Given exercise:
Where a line of the listing below includes the word "behind", reproduce that line.

*** Dataset content

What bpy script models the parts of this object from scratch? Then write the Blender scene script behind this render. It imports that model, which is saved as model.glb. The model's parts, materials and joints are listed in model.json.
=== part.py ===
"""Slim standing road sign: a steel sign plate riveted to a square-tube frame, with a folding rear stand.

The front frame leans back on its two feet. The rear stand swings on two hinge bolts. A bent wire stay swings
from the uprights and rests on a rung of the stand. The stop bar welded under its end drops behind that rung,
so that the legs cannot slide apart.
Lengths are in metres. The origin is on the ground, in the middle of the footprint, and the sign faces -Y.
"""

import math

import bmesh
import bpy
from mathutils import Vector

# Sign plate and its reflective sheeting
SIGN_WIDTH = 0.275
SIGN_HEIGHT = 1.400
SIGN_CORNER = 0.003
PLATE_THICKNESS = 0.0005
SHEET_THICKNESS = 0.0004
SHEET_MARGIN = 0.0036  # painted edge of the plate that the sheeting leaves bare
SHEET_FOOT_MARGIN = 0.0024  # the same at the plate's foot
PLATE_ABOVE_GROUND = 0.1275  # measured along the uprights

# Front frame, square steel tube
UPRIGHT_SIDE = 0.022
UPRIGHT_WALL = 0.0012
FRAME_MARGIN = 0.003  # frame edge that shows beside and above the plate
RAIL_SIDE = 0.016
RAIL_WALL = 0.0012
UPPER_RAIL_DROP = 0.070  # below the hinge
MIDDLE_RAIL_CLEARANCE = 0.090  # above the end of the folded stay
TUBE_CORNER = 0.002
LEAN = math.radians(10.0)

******

Problem solution:
What bpy script models the parts of this object from scratch? Then write the Blender scene script behind this render. It imports that model, which is saved as model.glb. The model's parts, materials and joints are listed in model.json.
from the uprights and rests on a rung of the stand. The stop bar welded under its end drops behind that rung,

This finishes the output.